Looking back at Satoshi Nakamoto’s original White Paper, Bitcoin is presented as “a peer-to-peer electronic cash system”, an “electronic coin” that would replace money transfers that are currently controlled by the financial system, and which would be almost immune to fraud.

The extreme value fluctuations of bitcoin effectively make bitcoin useless for its original purpose. Some may remember the world’s first real-world bitcoin transaction where one bitcoin enthusiast bought 2 large pizzas for 10 000 bitcoins. I hope those were tasty pizzas because with the bitcoin price as of today they would be worth 150 million USD. This level of currency fluctuation is usually associated with failed currencies that exhibit extreme inflation levels. An indication of bitcoins lack of usefulness as a currency is that Steam, announced that it would stop taking payments in Bitcoin. Valve, the service’s owner, said it had become “untenable”, owing both to its extreme volatility and the rising costs of using the network.

The latter is also an area where bitcoin is underperforming as a means of payment. In the early days of bitcoin, processing fees where at such low levels that bitcoin was a promising way to process microtransactions. This quickly changed as bitcoin increased in popularity, and where a bitcoin payment cost approximately 20 cents one year ago, the processing cost has now increased to an average of 7 USD, with peak fees as high as 20 USD.

Compared to government-issued currencies, bitcoins wild ride proves that it lacks the necessary predictability to act as a currency.  If we take off our tinfoil hats for a while we should acknowledge that currencies are regulated for a reason. To provide financial stability.
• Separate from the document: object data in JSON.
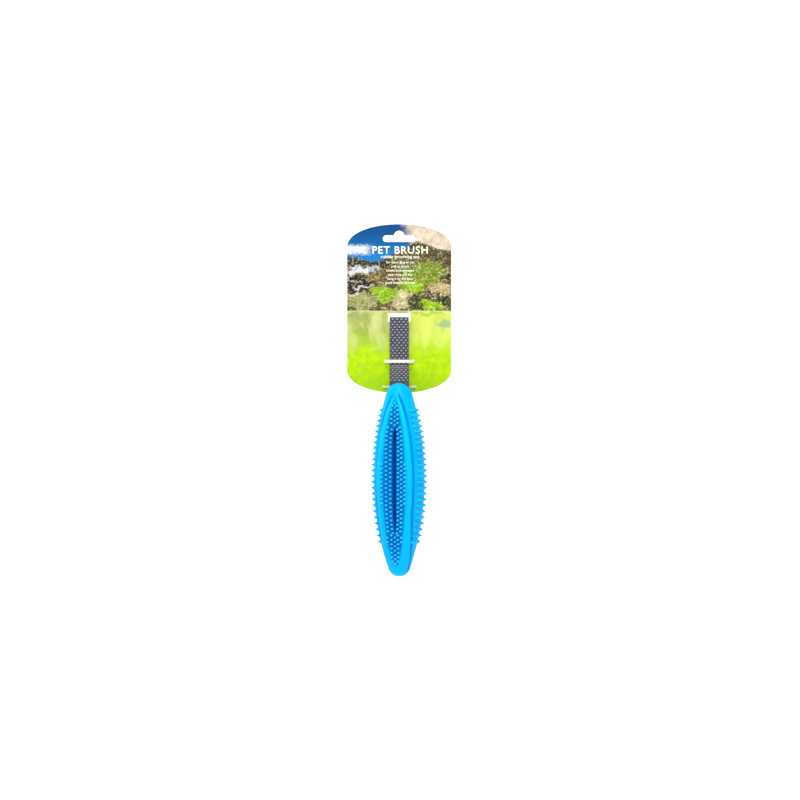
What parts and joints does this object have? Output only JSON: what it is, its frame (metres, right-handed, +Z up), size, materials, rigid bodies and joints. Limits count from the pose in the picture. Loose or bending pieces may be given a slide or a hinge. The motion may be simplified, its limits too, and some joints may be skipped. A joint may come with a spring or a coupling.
{
  "type": "rubber curry brush",
  "caption": "Spindle-shaped rubber brush with pegged troughs and spiked flanks, on a webbing hand loop tied to a hanging header card.",
  "frame": {"origin": "middle of the card's thickness at the top of the bump in its hanging slot, where a shop peg bears", "axes": "+Z up the card; -Y towards the viewer, out of the card's printed face; +X to the viewer's right"},
  "size_m": [0.104, 0.0531, 0.3513],
  "materials": {
    "blue_rubber": "satin",
    "printed_card": "satin",
    "grey_webbing": "matte",
    "grey_thread": "matte",
    "white_nylon": "satin",
    "natural_plastic": "satin"
  },
  "bodies": {
    "card": {"header_card": "printed_card", "webbing_run": "grey_webbing", "bar_tack": "grey_thread", "upper_tie": "white_nylon", "lower_tie": "white_nylon"},
    "neck": {"webbing_neck": "grey_webbing"},
    "brush": {"rubber_brush": "blue_rubber", "webbing_anchor": "grey_webbing", "anchor_pin": "natural_plastic"},
    "hand_loop": {"hand_loop_end": "grey_webbing"}
  },
  "joints": [
    {"name": "brush_twist", "type": "hinge", "parent": "card", "child": "neck", "pos_m": [0, -0.015, -0.1515], "axis": [0, 0, 1], "range_deg": [-14, 46]},
    {"name": "brush_swing", "type": "hinge", "parent": "neck", "child": "brush", "pos_m": [0, -0.015, -0.1515], "axis": [-0.9613, 0.2756, 0], "range_deg": [-2, 45]},
    {"name": "hand_loop_swing", "type": "hinge", "parent": "card", "child": "hand_loop", "pos_m": [0, 0.0021, -0.0931], "axis": [1, 0, 0], "range_deg": [0, 90]}
  ]
}
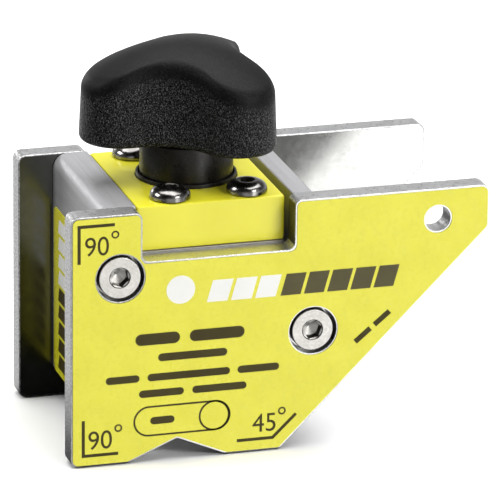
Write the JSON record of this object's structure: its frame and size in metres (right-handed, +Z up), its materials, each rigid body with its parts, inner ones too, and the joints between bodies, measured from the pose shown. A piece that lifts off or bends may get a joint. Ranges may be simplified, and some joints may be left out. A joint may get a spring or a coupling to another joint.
{
  "type": "switchable welding angle magnet",
  "caption": "Switchable permanent-magnet welding angle: two cut steel pole plates either side of a magnet unit, turned on and off by a lobed knob.",
  "frame": {"origin": "midway between the two pole plates, at half their length, on the plane of their feet", "axes": "+X along the plates from the square edge to the 45 degree nose, +Y from the front plate to the rear plate, +Z up through the knob"},
  "size_m": [0.1, 0.054, 0.0921],
  "materials": {
    "plate_steel": "sawn and tumbled steel with a fine grain, plated",
    "yellow_label": "printed vinyl label, satin",
    "satin_aluminium": "satin anodised, with drawn lines",
    "housing_steel": "machined",
    "yellow_paint": "powder coat, satin",
    "black_knob": "moulded with a leather grain, smoother on top",
    "black_oxide": "turned and blackened",
    "black_collar": "moulded, satin",
    "bright_screw": "bright plated",
    "nickel_screw": "satin nickel plated",
    "magnet_nickel": "nickel plated",
    "seal_rubber": "matt",
    "white_plastic": "plain",
    "brass": "machined"
  },
  "bodies": {
    "frame_assembly": {"front_pole_plate": "plate_steel", "rear_pole_plate": "plate_steel", "front_label": "yellow_label", "rear_label": "yellow_label", "side_label": "yellow_label", "spacer_body": "satin_aluminium", "magnet_housing": "housing_steel", "bottom_disc": "housing_steel", "lower_magnet": "magnet_nickel", "friction_disc": "white_plastic", "cap_gasket": "seal_rubber", "top_cap": "yellow_paint", "collar_bush": "black_collar", "stop_pin": "nickel_screw", "cap_screw_1": "bright_screw", "cap_screw_2": "bright_screw", "cap_screw_3": "bright_screw", "cap_screw_4": "bright_screw", "front_left_screw": "nickel_screw", "front_right_screw": "nickel_screw", "rear_left_screw": "nickel_screw", "rear_right_screw": "nickel_screw"},
    "rotor": {"upper_magnet": "magnet_nickel", "actuator": "black_oxide", "actuator_o_ring": "seal_rubber", "knob": "black_knob", "knob_insert": "brass", "knob_screw": "nickel_screw"}
  },
  "joints": [
    {"name": "knob_turn", "type": "hinge", "parent": "frame_assembly", "child": "rotor", "pos_m": [-0.0153, 0, 0.0599], "axis": [0, 0, -1], "range_deg": [0, 180]}
  ]
}
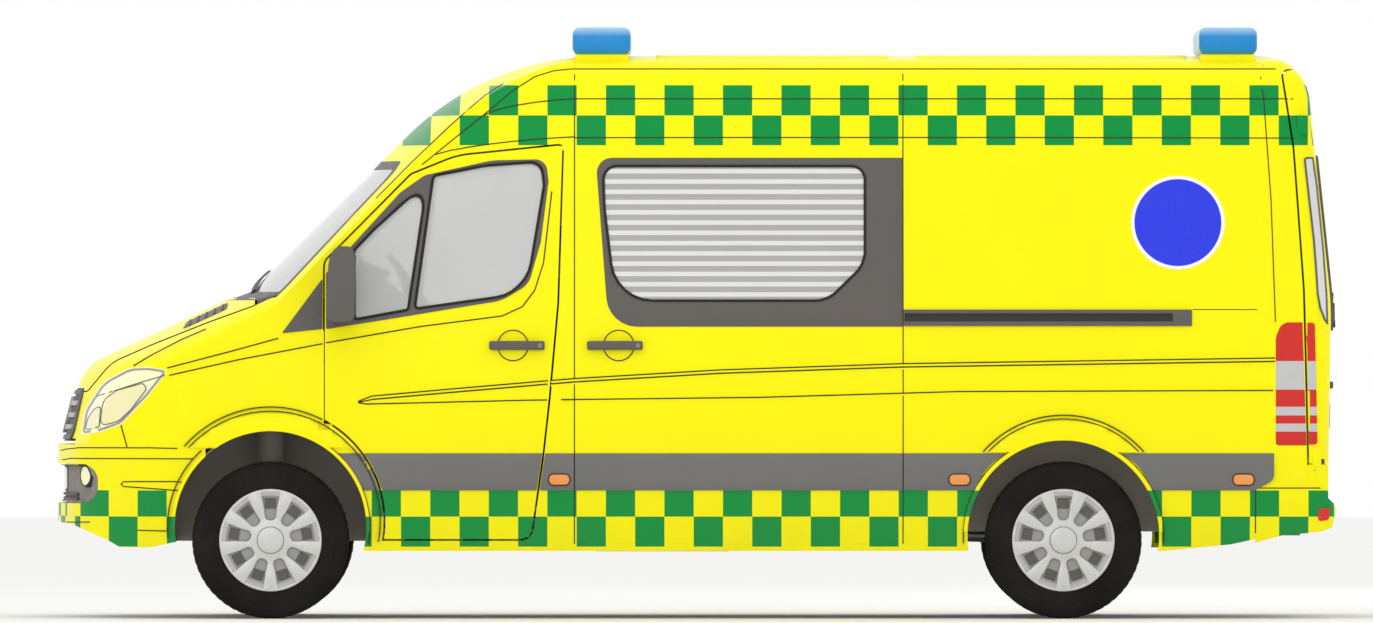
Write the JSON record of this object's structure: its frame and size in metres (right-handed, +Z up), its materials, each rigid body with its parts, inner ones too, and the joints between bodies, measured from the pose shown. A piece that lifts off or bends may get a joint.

Also as an asset class, there are reasons to question bitcoins usefulness. One of the characteristics that were emphasized when Coinbase in collaboration with ARK invest argued that bitcoin should be considered an asset class was the decreasing volatility. Until 2017, volatility had decreased each year, and in 2016, average daily volatility decreased from about 10% to about 4% compared to the previous year. After surging past $11,000 on Wednesday, the biggest digital currency has swung between gains and losses of as much as 20 percent on an intraday basis.

Another obstacle for bitcoin as a useful asset class is the recent ban of bitcoin futures made by South Korea.

Even with recent advances in the underlying technology to promote bitcoins functional value such as the bitcoin lightning network to increase scalability, the primary value driver of bitcoin is based on speculation and increase in demand from new bitcoin buyers. As long as there are new buyers, the price continues to increase with the invisible hand of supply and demand. It is estimated that there are 500 000 people buying their first bitcoin every day, moving bitcoin way into greater fool territory when it comes to bitcoins extrinsic value. As long as there are more buyers than sellers, the price continues to increase. It is not difficult to see that this increase in demand will diminish at some point.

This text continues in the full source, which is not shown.